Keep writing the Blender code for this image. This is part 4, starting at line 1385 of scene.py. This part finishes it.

************

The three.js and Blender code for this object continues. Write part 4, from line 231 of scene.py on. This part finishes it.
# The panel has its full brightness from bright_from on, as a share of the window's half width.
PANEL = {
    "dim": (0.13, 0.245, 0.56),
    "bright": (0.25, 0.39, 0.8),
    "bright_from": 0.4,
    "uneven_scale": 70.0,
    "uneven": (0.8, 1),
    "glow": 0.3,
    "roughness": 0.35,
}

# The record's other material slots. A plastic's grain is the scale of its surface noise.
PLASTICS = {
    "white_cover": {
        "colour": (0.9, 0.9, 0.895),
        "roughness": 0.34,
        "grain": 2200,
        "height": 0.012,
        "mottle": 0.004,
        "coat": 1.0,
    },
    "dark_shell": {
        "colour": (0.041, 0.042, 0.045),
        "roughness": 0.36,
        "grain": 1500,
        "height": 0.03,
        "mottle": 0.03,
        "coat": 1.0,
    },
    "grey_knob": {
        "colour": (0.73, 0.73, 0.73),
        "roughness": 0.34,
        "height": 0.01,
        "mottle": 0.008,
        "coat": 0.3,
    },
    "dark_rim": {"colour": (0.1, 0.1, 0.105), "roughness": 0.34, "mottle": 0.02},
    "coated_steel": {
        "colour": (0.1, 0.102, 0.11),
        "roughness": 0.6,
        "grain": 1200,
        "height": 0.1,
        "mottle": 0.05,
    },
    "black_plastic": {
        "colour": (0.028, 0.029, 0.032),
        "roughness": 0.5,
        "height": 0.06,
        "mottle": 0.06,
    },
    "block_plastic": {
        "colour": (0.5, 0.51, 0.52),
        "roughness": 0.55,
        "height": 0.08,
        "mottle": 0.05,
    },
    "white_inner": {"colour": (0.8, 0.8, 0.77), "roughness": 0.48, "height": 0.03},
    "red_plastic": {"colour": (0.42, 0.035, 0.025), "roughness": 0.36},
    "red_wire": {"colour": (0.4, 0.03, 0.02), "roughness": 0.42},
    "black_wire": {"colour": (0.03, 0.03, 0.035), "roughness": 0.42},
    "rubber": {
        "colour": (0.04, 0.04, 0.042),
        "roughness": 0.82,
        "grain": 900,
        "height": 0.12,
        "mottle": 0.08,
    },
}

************

> _WHAT IS ASKED_
Copy every line of the records above that holds the word "this".

> _EXERCISE RESULT_
Keep writing the Blender code for this image. This is part 4, starting at line 1385 of scene.py. This part finishes it.
The three.js and Blender code for this object continues. Write part 4, from line 231 of scene.py on. This part finishes it.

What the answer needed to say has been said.